The SEC said the two men, through various companies including Jay Peak and Q Resorts Inc., used $200 million of the money in “Ponzi-like fashion” to cover losses in unrelated projects and to pay for $50 million in Quiros’ personal expenses, like buying a luxury condo and paying income taxes. The SEC said the fraud included false statements, deceptive financial transactions and outright theft.
The state of Vermont has also sued Quiros and Stegner over the same alleged fraud scheme. The owner has pushed back against the SEC’s bid for an asset freeze and the appointment of a receiver for the property.
In addition to the fee request from Quiros’ current attorney, former counsel Berger Singerman LLP is also asking the court to allow it to be paid. The firm is seeking $96,930.47 for work it said it performed for the defendant between April 1 and May 5. It said the 177 billable hours was justified becuse of the enormous amount of work it undertook in such a brief amount of time.

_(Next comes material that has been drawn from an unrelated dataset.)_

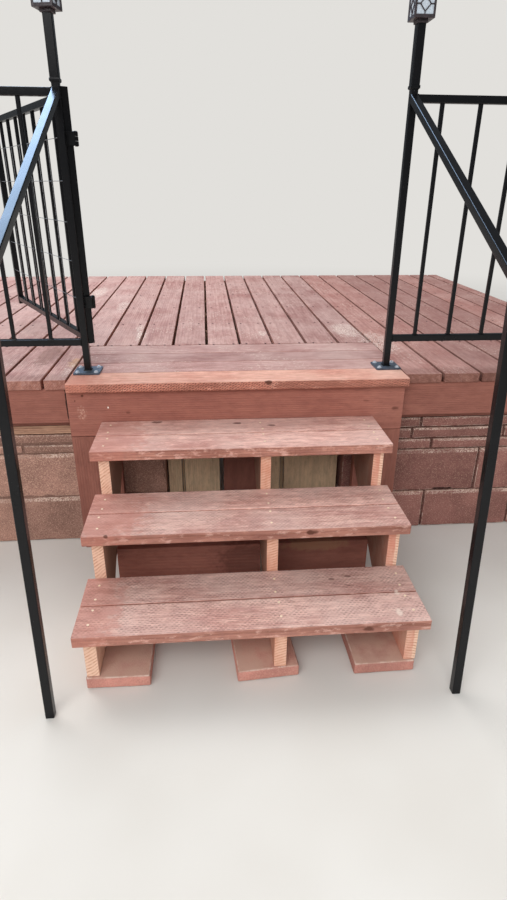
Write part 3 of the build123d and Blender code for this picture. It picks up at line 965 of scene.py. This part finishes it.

“During Berger Singerman’s tenure as Quiros’ counsel, the firm was instantly thrust into an emergency situation of learning a tremendous amount of very complex facts, events and transactions in issue, involving about many thousands of pages of documents and pleadings with exhibits,” the firm said in a motion for payment. “And in fairness to Berger Singerman, we think we excelled in every task, providing the client and lead counsel with quality and efficient legal services.”